GIVEN EXERCISE: Extract each line of the data below exactly as written.

[Collection entries]
★ ★ ★ ★ ★ ★ ★

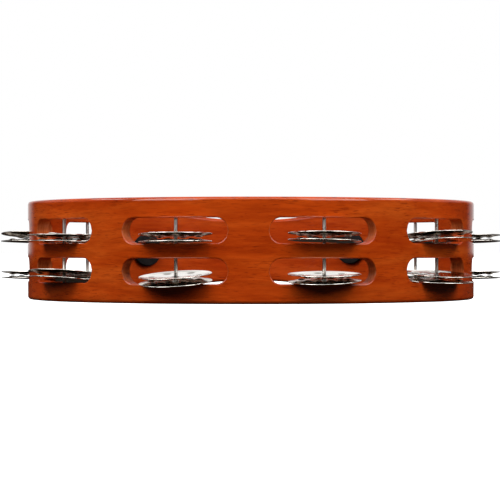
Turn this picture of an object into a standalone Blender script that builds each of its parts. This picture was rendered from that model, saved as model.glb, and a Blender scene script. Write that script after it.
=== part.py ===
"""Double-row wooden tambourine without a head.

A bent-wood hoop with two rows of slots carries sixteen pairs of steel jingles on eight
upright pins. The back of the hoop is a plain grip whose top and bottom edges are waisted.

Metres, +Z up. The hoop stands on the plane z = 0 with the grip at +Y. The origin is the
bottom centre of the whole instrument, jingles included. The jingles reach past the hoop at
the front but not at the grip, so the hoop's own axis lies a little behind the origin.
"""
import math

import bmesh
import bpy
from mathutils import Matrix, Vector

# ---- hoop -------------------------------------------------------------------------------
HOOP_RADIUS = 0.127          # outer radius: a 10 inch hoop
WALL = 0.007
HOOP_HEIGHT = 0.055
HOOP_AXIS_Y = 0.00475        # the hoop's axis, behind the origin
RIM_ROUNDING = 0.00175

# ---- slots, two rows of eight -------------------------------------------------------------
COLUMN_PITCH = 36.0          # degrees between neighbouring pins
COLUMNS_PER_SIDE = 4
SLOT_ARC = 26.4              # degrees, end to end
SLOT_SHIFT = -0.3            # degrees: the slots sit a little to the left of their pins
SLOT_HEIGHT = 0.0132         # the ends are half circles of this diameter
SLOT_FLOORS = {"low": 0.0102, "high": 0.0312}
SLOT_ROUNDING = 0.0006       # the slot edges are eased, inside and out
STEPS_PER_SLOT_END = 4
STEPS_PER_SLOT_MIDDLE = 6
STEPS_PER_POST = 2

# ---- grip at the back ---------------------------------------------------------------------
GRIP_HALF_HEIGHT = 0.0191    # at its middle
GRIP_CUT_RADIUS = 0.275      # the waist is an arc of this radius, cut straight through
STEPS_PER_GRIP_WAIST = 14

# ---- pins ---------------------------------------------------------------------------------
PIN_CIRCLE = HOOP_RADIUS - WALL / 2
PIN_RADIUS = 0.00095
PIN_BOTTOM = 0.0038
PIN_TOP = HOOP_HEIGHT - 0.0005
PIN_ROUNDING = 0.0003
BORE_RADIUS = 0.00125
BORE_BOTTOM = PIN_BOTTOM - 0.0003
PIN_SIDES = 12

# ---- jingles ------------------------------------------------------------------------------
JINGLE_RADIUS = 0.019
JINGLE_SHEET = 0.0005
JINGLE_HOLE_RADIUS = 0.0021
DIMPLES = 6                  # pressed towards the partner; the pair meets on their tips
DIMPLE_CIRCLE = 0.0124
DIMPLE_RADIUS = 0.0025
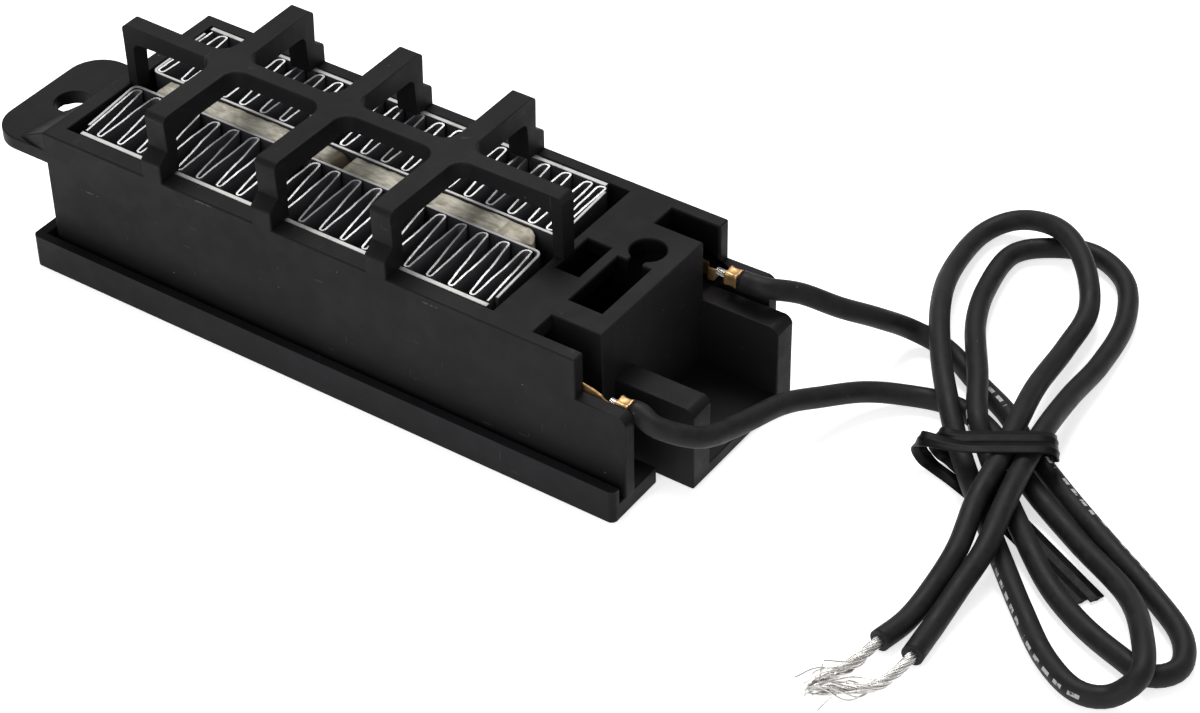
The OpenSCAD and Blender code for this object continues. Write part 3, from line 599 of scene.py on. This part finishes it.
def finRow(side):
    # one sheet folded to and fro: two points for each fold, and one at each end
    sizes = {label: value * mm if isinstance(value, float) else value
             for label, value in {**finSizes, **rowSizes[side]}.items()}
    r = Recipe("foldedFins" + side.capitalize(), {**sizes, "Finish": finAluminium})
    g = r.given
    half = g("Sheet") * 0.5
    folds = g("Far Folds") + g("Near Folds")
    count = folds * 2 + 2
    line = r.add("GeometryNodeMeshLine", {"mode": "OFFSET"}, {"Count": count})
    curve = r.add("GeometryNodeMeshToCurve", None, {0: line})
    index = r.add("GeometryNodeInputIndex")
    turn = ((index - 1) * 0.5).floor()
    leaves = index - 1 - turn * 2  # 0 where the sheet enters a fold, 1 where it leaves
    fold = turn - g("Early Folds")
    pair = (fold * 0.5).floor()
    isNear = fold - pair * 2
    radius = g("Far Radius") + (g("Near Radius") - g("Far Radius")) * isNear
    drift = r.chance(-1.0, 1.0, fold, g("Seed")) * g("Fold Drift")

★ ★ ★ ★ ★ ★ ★

TASK OUTPUT:
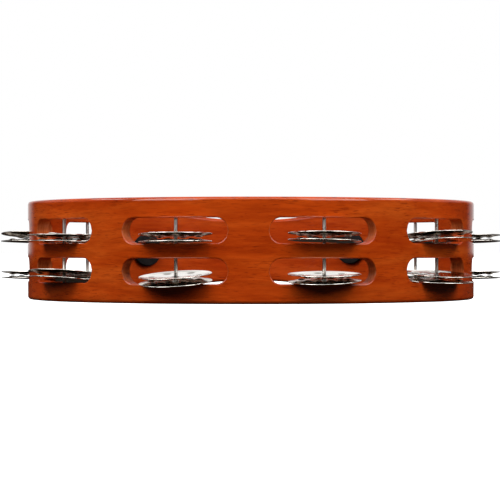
Turn this picture of an object into a standalone Blender script that builds each of its parts. This picture was rendered from that model, saved as model.glb, and a Blender scene script. Write that script after it.
=== part.py ===
"""Double-row wooden tambourine without a head.

A bent-wood hoop with two rows of slots carries sixteen pairs of steel jingles on eight
upright pins. The back of the hoop is a plain grip whose top and bottom edges are waisted.

Metres, +Z up. The hoop stands on the plane z = 0 with the grip at +Y. The origin is the
bottom centre of the whole instrument, jingles included. The jingles reach past the hoop at
the front but not at the grip, so the hoop's own axis lies a little behind the origin.
"""
import math

import bmesh
import bpy
from mathutils import Matrix, Vector

# ---- hoop -------------------------------------------------------------------------------
HOOP_RADIUS = 0.127          # outer radius: a 10 inch hoop
WALL = 0.007
HOOP_HEIGHT = 0.055
HOOP_AXIS_Y = 0.00475        # the hoop's axis, behind the origin
RIM_ROUNDING = 0.00175

# ---- slots, two rows of eight -------------------------------------------------------------
COLUMN_PITCH = 36.0          # degrees between neighbouring pins
COLUMNS_PER_SIDE = 4
SLOT_ARC = 26.4              # degrees, end to end
SLOT_SHIFT = -0.3            # degrees: the slots sit a little to the left of their pins
SLOT_HEIGHT = 0.0132         # the ends are half circles of this diameter
SLOT_FLOORS = {"low": 0.0102, "high": 0.0312}
SLOT_ROUNDING = 0.0006       # the slot edges are eased, inside and out
STEPS_PER_SLOT_END = 4
STEPS_PER_SLOT_MIDDLE = 6
STEPS_PER_POST = 2

# ---- grip at the back ---------------------------------------------------------------------
GRIP_HALF_HEIGHT = 0.0191    # at its middle
GRIP_CUT_RADIUS = 0.275      # the waist is an arc of this radius, cut straight through
STEPS_PER_GRIP_WAIST = 14

# ---- pins ---------------------------------------------------------------------------------
PIN_CIRCLE = HOOP_RADIUS - WALL / 2
PIN_RADIUS = 0.00095
PIN_BOTTOM = 0.0038
PIN_TOP = HOOP_HEIGHT - 0.0005
PIN_ROUNDING = 0.0003
BORE_RADIUS = 0.00125
BORE_BOTTOM = PIN_BOTTOM - 0.0003
PIN_SIDES = 12

# ---- jingles ------------------------------------------------------------------------------
JINGLE_RADIUS = 0.019
JINGLE_SHEET = 0.0005
JINGLE_HOLE_RADIUS = 0.0021
DIMPLES = 6                  # pressed towards the partner; the pair meets on their tips
DIMPLE_CIRCLE = 0.0124
DIMPLE_RADIUS = 0.0025
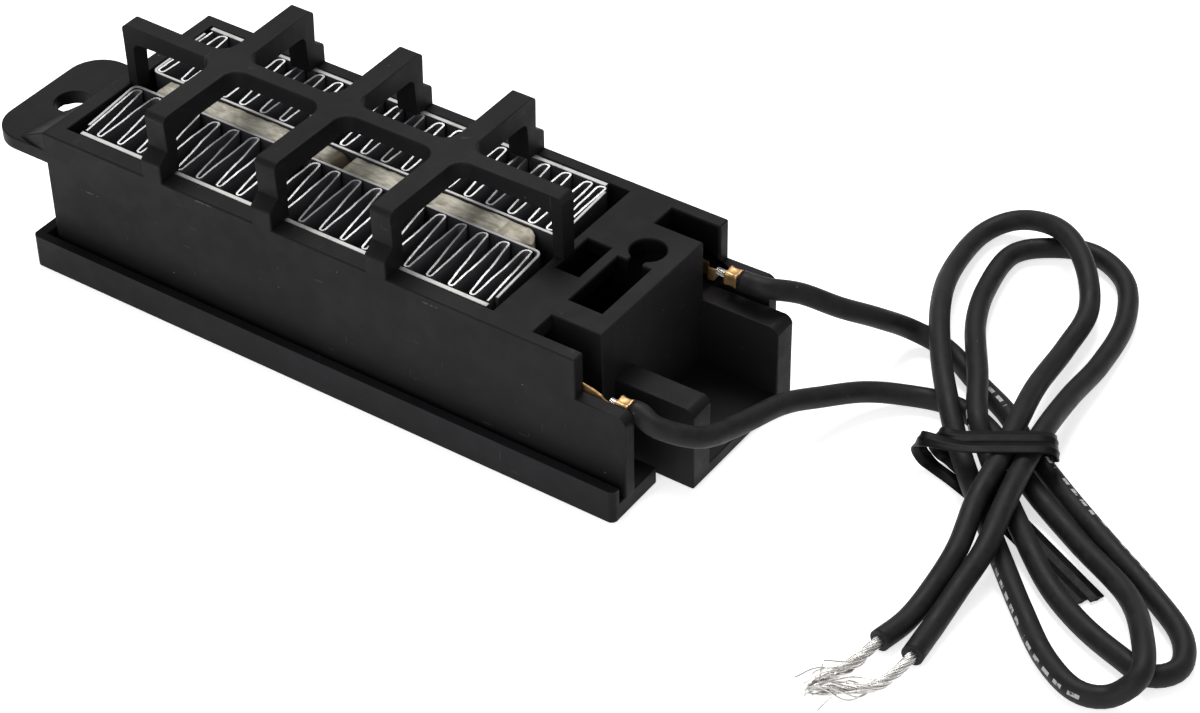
The OpenSCAD and Blender code for this object continues. Write part 3, from line 599 of scene.py on. This part finishes it.
def finRow(side):
    # one sheet folded to and fro: two points for each fold, and one at each end
    sizes = {label: value * mm if isinstance(value, float) else value
             for label, value in {**finSizes, **rowSizes[side]}.items()}
    r = Recipe("foldedFins" + side.capitalize(), {**sizes, "Finish": finAluminium})
    g = r.given
    half = g("Sheet") * 0.5
    folds = g("Far Folds") + g("Near Folds")
    count = folds * 2 + 2
    line = r.add("GeometryNodeMeshLine", {"mode": "OFFSET"}, {"Count": count})
    curve = r.add("GeometryNodeMeshToCurve", None, {0: line})
    index = r.add("GeometryNodeInputIndex")
    turn = ((index - 1) * 0.5).floor()
    leaves = index - 1 - turn * 2  # 0 where the sheet enters a fold, 1 where it leaves
    fold = turn - g("Early Folds")
    pair = (fold * 0.5).floor()
    isNear = fold - pair * 2
    radius = g("Far Radius") + (g("Near Radius") - g("Far Radius")) * isNear
    drift = r.chance(-1.0, 1.0, fold, g("Seed")) * g("Fold Drift")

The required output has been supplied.